**REQUEST**
Find every line in the records that holds the string "materials". Copy each one.

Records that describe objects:
########################################
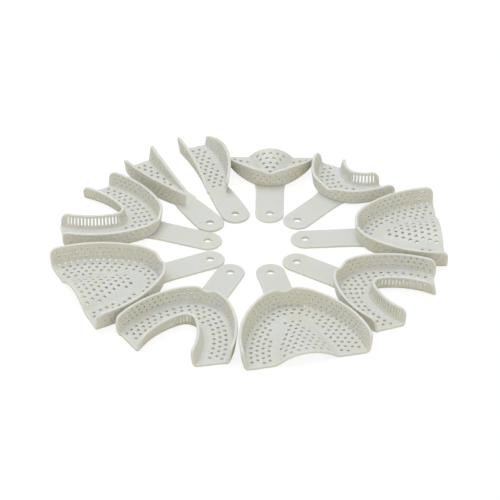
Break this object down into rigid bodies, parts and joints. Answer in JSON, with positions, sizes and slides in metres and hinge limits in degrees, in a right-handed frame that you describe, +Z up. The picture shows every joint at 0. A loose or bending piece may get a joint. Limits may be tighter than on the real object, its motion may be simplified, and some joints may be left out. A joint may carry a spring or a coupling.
{
  "type": "dental impression tray set",
  "caption": "Set of perforated plastic dental impression trays laid out in a ring: full upper and lower, front and quadrant shapes, each with a flat strap handle and hanging hole.",
  "frame": {"origin": "on the table under the middle of the set, at the centre of the bottom of its bounding box; the underside of every tray is at Z = 0", "axes": "+Z up from the table, trays open upwards; the large upper and large lower tray point to the front, -Y; +X to the right"},
  "size_m": [0.2549, 0.2529, 0.0155],
  "materials": {
    "ivory_plastic": "semi-gloss injection-moulded ivory polystyrene"
  },
  "bodies": {
    "anterior_tray_lower": {"anterior_tray_lower": "ivory_plastic"},
    "anterior_tray_upper": {"anterior_tray_upper": "ivory_plastic"},
    "lower_tray_large": {"lower_tray_large": "ivory_plastic"},
    "lower_tray_medium": {"lower_tray_medium": "ivory_plastic"},
    "lower_tray_small": {"lower_tray_small": "ivory_plastic"},
    "quadrant_tray_left": {"quadrant_tray_left": "ivory_plastic"},
    "quadrant_tray_right": {"quadrant_tray_right": "ivory_plastic"},
    "upper_tray_large": {"upper_tray_large": "ivory_plastic"},
    "upper_tray_medium": {"upper_tray_medium": "ivory_plastic"},
    "upper_tray_small": {"upper_tray_small": "ivory_plastic"}
  },
  "joints": [
    {"name": "anterior_tray_lower_lift", "type": "slide", "parent": "upper_tray_large", "child": "anterior_tray_lower", "axis": [0, 0, 1], "range_m": [0, 0.06]},
    {"name": "anterior_tray_upper_lift", "type": "slide", "parent": "upper_tray_large", "child": "anterior_tray_upper", "axis": [0, 0, 1], "range_m": [0, 0.06]},
    {"name": "lower_tray_large_lift", "type": "slide", "parent": "upper_tray_large", "child": "lower_tray_large", "axis": [0, 0, 1], "range_m": [0, 0.06]},
    {"name": "lower_tray_medium_lift", "type": "slide", "parent": "upper_tray_large", "child": "lower_tray_medium", "axis": [0, 0, 1], "range_m": [0, 0.06]},
    {"name": "lower_tray_small_lift", "type": "slide", "parent": "upper_tray_large", "child": "lower_tray_small", "axis": [0, 0, 1], "range_m": [0, 0.06]},
    {"name": "quadrant_tray_left_lift", "type": "slide", "parent": "upper_tray_large", "child": "quadrant_tray_left", "axis": [0, 0, 1], "range_m": [0, 0.06]},
    {"name": "quadrant_tray_right_lift", "type": "slide", "parent": "upper_tray_large", "child": "quadrant_tray_right", "axis": [0, 0, 1], "range_m": [0, 0.06]},
    {"name": "upper_tray_medium_lift", "type": "slide", "parent": "upper_tray_large", "child": "upper_tray_medium", "axis": [0, 0, 1], "range_m": [0, 0.06]},
    {"name": "upper_tray_small_lift", "type": "slide", "parent": "upper_tray_large", "child": "upper_tray_small", "axis": [0, 0, 1], "range_m": [0, 0.06]}
  ]
}
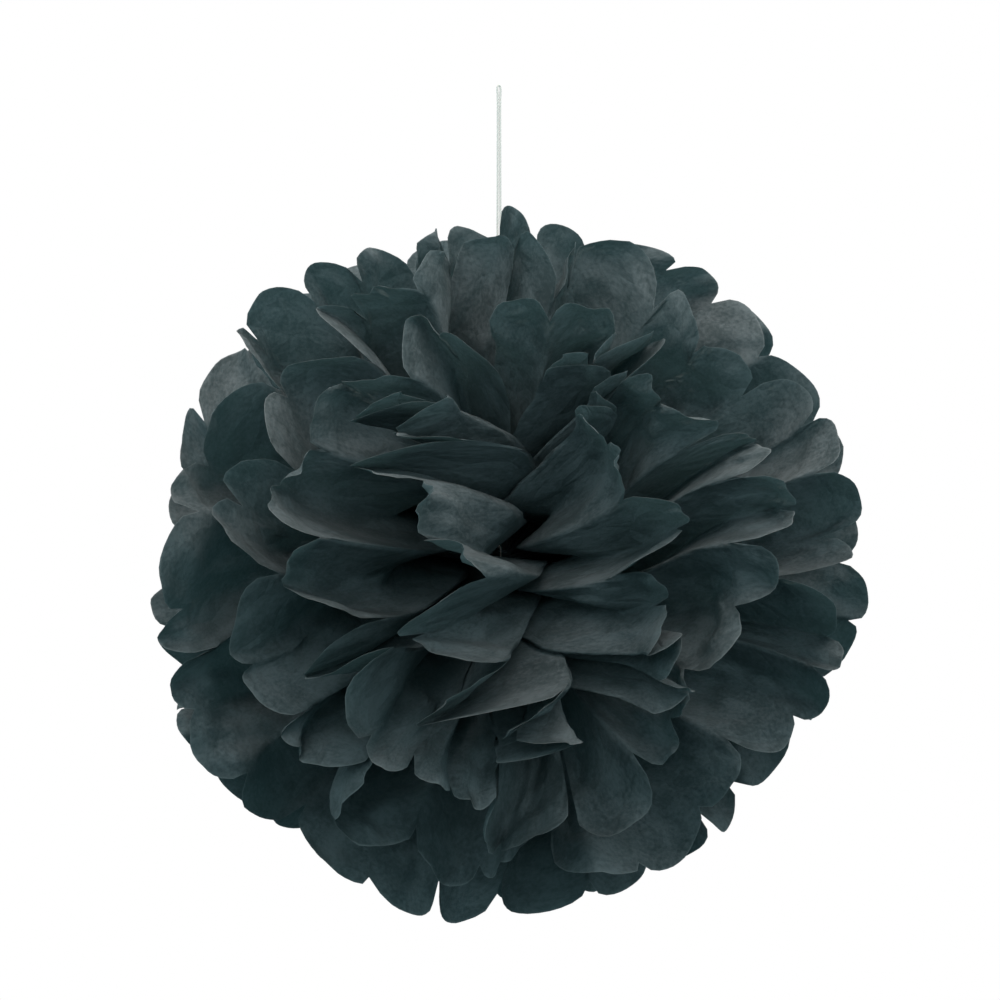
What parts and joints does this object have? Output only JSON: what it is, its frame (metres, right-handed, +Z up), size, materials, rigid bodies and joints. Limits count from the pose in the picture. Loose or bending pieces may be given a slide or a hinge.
########################################
**RESPONSE TO THIS TASK**
  "materials": {
What parts and joints does this object have? Output only JSON: what it is, its frame (metres, right-handed, +Z up), size, materials, rigid bodies and joints. Limits count from the pose in the picture. Loose or bending pieces may be given a slide or a hinge.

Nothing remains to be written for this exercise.